Investment

Investment – Basics and Significance

An investment represents the targeted use of capital to generate potential returns. Whether in the form of securities, property or shares in a company, the aim is always to increase the value of the capital invested over time. In the world of property investment, the concept of investment plays a central role, as investors specifically acquire properties to benefit from their appreciation in value and rental income.

Types of investment

Investments can be broadly divided into different categories:

  • Real investments: These comprise physical assets such as property, machinery or raw materials.
  • Financial investments: These include bank deposits, bonds, shares or funds.
  • Direct and indirect investments: Direct investments refer to the acquisition of shares in a company, whilst indirect investments are made via financial products that invest in companies.

The importance of investment in the property market

Investing in property is a tried-and-tested method of building wealth and creating a source of passive income. The property market offers numerous opportunities, ranging from residential and commercial properties to off-market properties, which are often traded under the radar. With the right strategy and analysis, property investors can achieve significant returns.

Why invest in property?

Some of the main reasons why investors choose to invest in property are:

  1. Capital appreciation: Property has the potential to increase in value over time.
  2. Rental income: Investors can generate regular income through rental payments.
  3. Tax benefits: Property can offer tax benefits, such as depreciation and the ability to deduct certain costs.
  4. Hedge against inflation: Property can act as a hedge against inflation, as rental income and property values tend to rise.

Risk management in investment

As with all investments, there are risks associated with investing in property. To minimise these, investors should:

  • Carry out a thorough market analysis.
  • Carefully assess the property’s location.
  • Assess the condition of the property.
  • Weigh up financing options and, where necessary, build up financial reserves.

FAQs on investment

What is an investment? An investment is the use of capital to generate a return or increase in value.

How can I invest in property? You can invest directly by purchasing property or indirectly through investment funds and shares in property companies.

A practical example on the topic: investment

Imagine you find a small block of flats in an up-and-coming area. The purchase price is 500,000 euros, and you expect the monthly rental income to be around 3,000 euros. Initially, the building needs renovating, which costs an additional 50,000 euros. After the renovations, you have a monthly return of 6 per cent, which represents an attractive source of income.

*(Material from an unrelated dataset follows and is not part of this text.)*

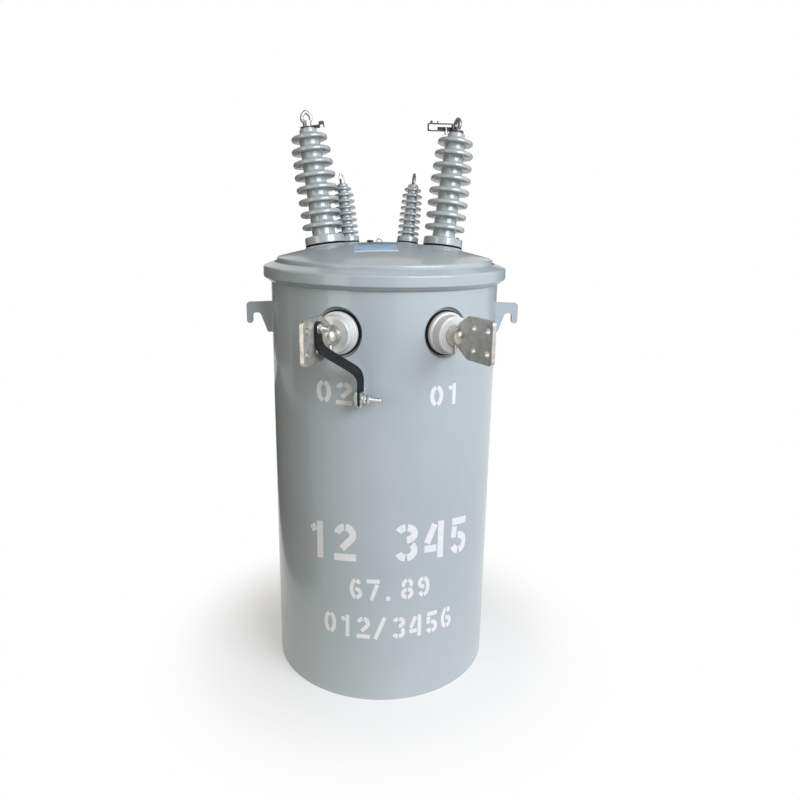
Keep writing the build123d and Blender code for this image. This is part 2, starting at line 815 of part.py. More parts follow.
with BuildPart() as neutral_strap:
    with BuildSketch(strap_plane):
        with BuildLine():
            FilletPolyline(
                (strap_upper_offset, strap_top + strap_end_margin),
                (strap_upper_offset, strap_knee_high),
                (strap_offset, strap_knee_low),
                (strap_offset, ground_height - strap_end_margin),
                radius=[strap_bend, strap_bend],
            )
            offset(amount=strap_sheet / 2)
        make_face()
    extrude(amount=2 * tank_radius)
    with BuildSketch(blade_plane):
        with BuildLine():
            half_width = strap_width / 2
            FilletPolyline(
                (pad_hole_in + half_width, strap_top + strap_end_margin),
                (pad_hole_in + half_width, strap_knee_high - strap_slant),
                (strap_lower_reach + half_width, strap_knee_low - strap_slant),
                (strap_lower_reach + half_width, ground_height - strap_end_margin),
                (strap_lower_reach - half_width, ground_height - strap_end_margin),
                (strap_lower_reach - half_width, strap_knee_low + strap_slant),
                (pad_hole_in - half_width, strap_knee_high + strap_slant),
                (pad_hole_in - half_width, strap_top + strap_end_margin),
                radius=strap_corners,
                close=True,
            )
        make_face()
        with Locations((pad_hole_in, strap_top)):
            Circle(pad_hole / 2, mode=Mode.SUBTRACT)
        with Locations((strap_lower_reach, ground_height)):
            Circle(ground_hole, mode=Mode.SUBTRACT)
    extrude(amount=3 * strap_offset, both=True, mode=Mode.INTERSECT)
finish(neutral_strap.part, "neutral_strap")

strap_face = strap_upper_offset + strap_sheet / 2
strap_head = -pad_thickness / 2 - bolt_head
strap_heads = [(strap_head, bolt_head, bolt_flats), (strap_face, bolt_nut, bolt_flats)]
strap_shank = (-pad_thickness / 2, strap_face + bolt_nut + strap_bolt_tail)
strap_bolt_start = tuple(beside_blade(pad_hole_in, 0, strap_top))
strap_bolt = bolt(strap_bolt_start, left_side, bolt_size, strap_shank, strap_heads, (0, 0, 1))
finish(strap_bolt, "strap_bolt")

ground_left = strap_offset - strap_sheet / 2 - ground_tab_thickness
ground_right = strap_offset + strap_sheet / 2
ground_tab_end = strap_lower_reach + ground_tab_margin
ground_tab_foot = ground_height - ground_tab_height / 2
ground_tab_top = ground_height + ground_tab_height / 2
ground_tab_plane = Plane(origin=beside_blade(0, ground_left, 0), x_dir=left_out, z_dir=blade_plane.z_dir)
with BuildPart() as ground_tab:
    with BuildSketch(ground_tab_plane):
        with BuildLine():
            FilletPolyline(
                (tank_radius - ground_tab_height, ground_tab_foot),
                (ground_tab_end, ground_tab_foot),
                (ground_tab_end, ground_tab_top),
                (tank_radius - ground_tab_height, ground_tab_top),
                radius=[root_radius, ground_tab_corner, ground_tab_corner, root_radius],
                close=True,
            )
        make_face()
        with Locations((strap_lower_reach, ground_height)):
            Circle(ground_hole, mode=Mode.SUBTRACT)
    extrude(amount=-ground_tab_thickness)
    with BuildSketch():
        Circle(tank_radius + seat_gap)
    extrude(amount=tank_height, mode=Mode.SUBTRACT)
finish(ground_tab.part, "ground_tab")

with BuildPart() as ground_lug:
    lug_origin = beside_blade(strap_lower_reach, ground_right, ground_height - ground_lug_drop)
    with BuildSketch(Plane(origin=lug_origin, x_dir=(0, 0, 1), z_dir=left_side)):
        RectangleRounded(ground_lug_height, ground_lug_width, ground_lug_corner)
        with Locations((ground_lug_drop, 0)):
            Circle(ground_hole, mode=Mode.SUBTRACT)
    extrude(amount=ground_lug_sheet)
finish(ground_lug.part, "ground_lug")

ground_head = ground_left - ground_bolt_head
ground_heads = [
    (ground_head, ground_bolt_head, ground_bolt_flats),
    (ground_right + ground_lug_sheet, ground_bolt_nut, ground_bolt_flats),
    (ground_right + ground_locknut_place, ground_bolt_locknut, ground_bolt_flats),
]
ground_shank = (ground_head, ground_right + ground_bolt_reach)
ground_start = tuple(beside_blade(strap_lower_reach, 0, ground_height))
ground_bolt = bolt(ground_start, left_side, ground_bolt_size, ground_shank, ground_heads, (0, 0, 1))
finish(ground_bolt, "ground_bolt")

# ---------------------------------------------------------------- lifting lugs
lug_tip = lug_reach - lug_tip_width
lug_tip_foot = lug_top - lug_tip_drop
lug_slot_top = lug_tip_foot + lug_slot_rise

lug_root = tank_radius - root_depth
lug_tip_corner = 0.45 * lug_tip_width
lug_outline = [
    (lug_root, lug_top),
    (lug_reach, lug_top - lug_top_slope),
    (lug_reach, lug_tip_foot),
    (lug_tip, lug_tip_foot),
    (lug_tip, lug_slot_top),
    (lug_tip - lug_slot_width, lug_slot_top),
    (tank_radius + lug_foot_width, lug_foot),
    (lug_root, lug_foot),
]
lug_corners = [0, lug_corner, lug_tip_corner, lug_tip_corner, lug_corner, lug_corner, lug_foot_corner, 0]

for side, sign in (("left", -1), ("right", 1)):
    with BuildPart() as lifting_lug:
        with BuildSketch(Plane.XZ):
            with BuildLine():
                FilletPolyline(*[(sign * x, z) for x, z in lug_outline], radius=lug_corners, close=True)
            make_face()
        extrude(amount=lug_thickness / 2, both=True)
        with BuildSketch():
            Circle(tank_radius + seat_gap)
        extrude(amount=tank_height, mode=Mode.SUBTRACT)
    finish(lifting_lug.part, f"lifting_lug_{side}")

# ---------------------------------------------------------------- pole brackets
bracket_heights = {"lower": bracket_lower_height, "upper": bracket_lower_height + bracket_spacing}
bracket_root = tank_radius - bracket_width / 4
bracket_side = bracket_width / 2
bracket_inside = bracket_side - bracket_sheet
bracket_corners = [0, bracket_corner, bracket_corner, 0, 0, bracket_inner_corner, bracket_inner_corner, 0]

for level, height in bracket_heights.items():
    with BuildPart() as bracket:
        with BuildSketch(Plane.XY.offset(height - bracket_height / 2)):
            with BuildLine():
                FilletPolyline(
                    (-bracket_side, bracket_root),
                    (-bracket_side, bracket_face),
                    (bracket_side, bracket_face),
                    (bracket_side, bracket_root),
                    (bracket_inside, bracket_root),
                    (bracket_inside, bracket_face - bracket_sheet),
                    (-bracket_inside, bracket_face - bracket_sheet),
                    (-bracket_inside, bracket_root),
                    radius=bracket_corners,
                    close=True,
                )
            make_face()
        extrude(amount=bracket_height)
        with BuildSketch(Plane.XY.offset(height - bracket_height)):
            Circle(tank_radius + seat_gap)
        extrude(amount=2 * bracket_height, mode=Mode.SUBTRACT)
        with BuildSketch(Plane.XZ.offset(-bracket_face - overcut)):
            with Locations((0, height)):
                SlotOverall(bracket_slot_length, bracket_slot_width, rotation=90)
        extrude(amount=2 * bracket_sheet, mode=Mode.SUBTRACT)
    finish(bracket.part, f"pole_bracket_{level}")

# ---------------------------------------------------------------- clip on the left neck
def neck_hole(plane, side):
    """Outline of the hole that a high voltage eye's neck goes through, on the builder's plane."""
    with BuildSketch(eye_plane(plane, eye_turns[side])) as hole:
        Ellipse(eye_neck_radius + seat_gap, eye_neck_share * eye_neck_radius + seat_gap)
    return hole.sketch


with BuildPart() as hv_clip:
    clip_plane = bushing_plane(hv_places["left"], hv_top + cap_height + clip_sheet / 2)
    clip_fold = clip_reach - clip_hook_width
    with BuildSketch(clip_plane):
        with BuildLine():
            FilletPolyline(
                (-1.5 * eye_neck_radius, 0),
                (clip_fold, 0),
                (clip_fold, clip_hook_rise),
                (clip_reach, clip_hook_rise),
                (clip_reach, 0),
                radius=[1.5, 2, 2],
            )
            offset(amount=clip_sheet / 2)
        make_face()
    extrude(amount=clip_width / 2, both=True)
    extrude(neck_hole(clip_plane, "left"), amount=2 * clip_sheet, both=True, mode=Mode.SUBTRACT)
finish(hv_clip.part, "hv_clip")

# ---------------------------------------------------------------- arm on the right neck
# The arm is a channel that is open at the front, underneath and at its left end.
ring_plane = bushing_plane(hv_places["right"], hv_top + cap_height)
arm_origin = bushing_plane(hv_places["right"], hv_top + arm_rise).origin
arm_back = Plane(origin=arm_origin, x_dir=(-1, 0, 0), z_dir=(0, 1, 0)).offset(arm_width / 2)
arm_floor = Plane(origin=arm_origin, x_dir=(-1, 0, 0), z_dir=(0, 0, 1))
arm_front = arm_back.offset(arm_block_inset - arm_width)
arm_mouth = arm_length + overcut
arm_ceiling = arm_height - arm_sheet
arm_rail_foot = arm_ceiling - arm_rail_height
arm_block_end = arm_length - arm_block_inset
arm_block_start = arm_block_end - arm_block
arm_block_depth = arm_width - arm_block_inset - arm_sheet

with BuildPart() as hv_arm:
    with BuildSketch(arm_back):
        with BuildLine():
            FilletPolyline(
                (arm_length, 0),
                (arm_length, arm_height),
                (arm_start, arm_height),
                (arm_start, 0),
                radius=[3.5, 0.8, 4.5, 2],
                close=True,
            )
        make_face()
    extrude(amount=-arm_width)
    with BuildSketch(arm_back.offset(-arm_sheet)):
        with BuildLine():
            FilletPolyline(
                (arm_mouth, -overcut),
                (arm_mouth, arm_ceiling),
                (arm_start + arm_sheet, arm_ceiling),
                (arm_start + arm_sheet, -overcut),
                radius=[0, 0, 2.5, 0],
                close=True,
            )
        make_face()
    extrude(amount=-arm_width, mode=Mode.SUBTRACT)
    with BuildSketch(across(ring_plane)):
        Circle(arm_ring_radius)
    extrude(amount=arm_ring_height)
    extrude(neck_hole(ring_plane, "right"), amount=arm_height, both=True, mode=Mode.SUBTRACT)
    with BuildSketch(arm_floor):
        with Locations((arm_bolt_place, 0)):
            Circle(arm_bolt_size / 2 + seat_gap)
    extrude(amount=2 * arm_height, mode=Mode.SUBTRACT)
finish(hv_arm.part, "hv_arm")

with BuildPart() as hv_arm_bolt:
    with BuildSketch(arm_front):
        with BuildLine():
            FilletPolyline(
                (arm_block_end, arm_block_foot),
                (arm_block_end, arm_ceiling),
                (arm_block_start, arm_ceiling),
                (arm_block_start, arm_block_foot),
                radius=[3.5, 0.5, 0.5, 1],
                close=True,
            )
        make_face()
    extrude(amount=arm_block_depth)
    with BuildSketch(arm_front):
        with BuildLine():
            Polyline(
                (arm_block_start + overcut, arm_rail_foot),
                (arm_block_start + overcut, arm_ceiling),
                (arm_start + 2 * arm_sheet, arm_ceiling),
                (arm_start + 2 * arm_sheet, arm_rail_foot),
                close=True,
            )
        make_face()
    extrude(amount=arm_rail_depth)
    with BuildSketch(arm_floor.offset(arm_height / 2)):
        with Locations((arm_bolt_place, 0)):
            Circle(arm_bolt_size / 2)
    extrude(amount=arm_height / 2)
    with BuildSketch(arm_floor.offset(arm_height)):
        with Locations((arm_bolt_place, 0)):
            RegularPolygon(arm_bolt_flats / 2, 6, major_radius=False)
    extrude(amount=arm_bolt_head)
finish(hv_arm_bolt.part, "hv_arm_bolt")

# The stud hangs from the rail, its outline given from its top downward.
arm_stud_y = arm_block_inset + (arm_rail_depth - arm_width) / 2
stud_top = arm_origin + Vector(-arm_stud_place, arm_stud_y, arm_rail_foot)
stud_outline = [
    (0, 0),
    (0.5 * arm_stud_radius, 0),
    (0.5 * arm_stud_radius, 0.25 * arm_stud_length),
    (arm_stud_radius, 0.5 * arm_stud_length),
    (arm_stud_radius, arm_stud_length),
    (0, arm_stud_length),
]
hv_arm_stud = turned(turning_plane(stud_top, (0, 0, -1), (1, 0, 0)), stud_outline, [0, 1, 0.5, 0.6])
finish(hv_arm_stud, "hv_arm_stud")

# ---------------------------------------------------------------- small parts on the cover
with BuildPart() as cover_plug:
    plug_from_axis = sqrt(plug_place[0] ** 2 + plug_place[1] ** 2)
    with BuildSketch(Plane.XY.offset(dome_z(plug_from_axis - plug_radius) + foot_clearance)):
        with Locations(plug_place):
            Circle(plug_radius)
    extrude(amount=plug_height)
    fillet(cover_plug.faces().sort_by(Axis.Z)[-1].edges(), 0.3 * plug_height)
finish(cover_plug.part, "cover_plug")

with BuildPart() as cover_eye:
    wing_from_axis = sqrt(wing_place[0] ** 2 + wing_place[1] ** 2)
    wing_foot = dome_z(wing_from_axis - wing_wire) + foot_clearance
    wing_middle = wing_foot + wing_leg
    with BuildSketch(Plane.XZ.offset(-wing_place[1])):
        with Locations((wing_place[0], wing_middle)):
            Circle(wing_radius)
            Circle(wing_radius - wing_wire, mode=Mode.SUBTRACT)
        with Locations((wing_place[0], wing_middle - wing_radius)):
            Rectangle(2 * wing_radius, 2 * wing_radius, mode=Mode.SUBTRACT)
        for side in (-1, 1):
            with Locations((wing_place[0] + side * (wing_radius - wing_wire / 2), wing_foot + wing_leg / 2)):
                Rectangle(wing_wire, wing_leg)
    extrude(amount=wing_wire / 2, both=True)
    fillet(cover_eye.edges(), 0.2 * wing_wire)
finish(cover_eye.part, "cover_eye")
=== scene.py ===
"""Looks for a pole mounted transformer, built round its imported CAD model.

Metres, +Z up, in the CAD's frame: the low voltage terminals face -Y.
"""

import json
from math import ceil, cos, hypot, pi, radians, sin, sqrt

import bmesh
import bpy
from mathutils import Matrix, Vector


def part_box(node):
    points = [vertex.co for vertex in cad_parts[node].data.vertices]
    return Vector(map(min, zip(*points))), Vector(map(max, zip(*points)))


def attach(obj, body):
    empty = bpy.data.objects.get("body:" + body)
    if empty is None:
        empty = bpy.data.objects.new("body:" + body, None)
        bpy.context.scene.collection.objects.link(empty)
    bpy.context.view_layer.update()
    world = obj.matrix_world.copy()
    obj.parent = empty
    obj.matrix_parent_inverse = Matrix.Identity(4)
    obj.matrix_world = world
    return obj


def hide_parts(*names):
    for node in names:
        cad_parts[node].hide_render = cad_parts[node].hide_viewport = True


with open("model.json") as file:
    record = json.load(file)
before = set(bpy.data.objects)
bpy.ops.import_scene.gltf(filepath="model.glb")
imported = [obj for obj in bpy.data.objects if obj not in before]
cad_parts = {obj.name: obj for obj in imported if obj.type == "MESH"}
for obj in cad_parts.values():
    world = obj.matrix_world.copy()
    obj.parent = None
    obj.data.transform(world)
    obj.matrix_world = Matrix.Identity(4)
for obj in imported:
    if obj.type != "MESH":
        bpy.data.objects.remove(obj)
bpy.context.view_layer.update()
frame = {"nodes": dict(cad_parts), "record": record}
nodes = frame["nodes"]
scene = bpy.context.scene
scene.view_settings.view_transform = "Standard"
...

Over time, the property’s value rises to €700,000 as the neighbourhood develops. Through your decisions and the wise use of your capital, you have not only created a regular source of income but also benefited significantly from the increase in the value of your investment and grown your wealth.

Conclusion

A sensible approach to investing is crucial for financial success, particularly in the property market. By making well-informed decisions, understanding risks and investing strategically in promising properties, investors can achieve substantial returns. Whether you are a novice or an experienced investor, understanding the basics of investment will help you make informed decisions and achieve your financial goals.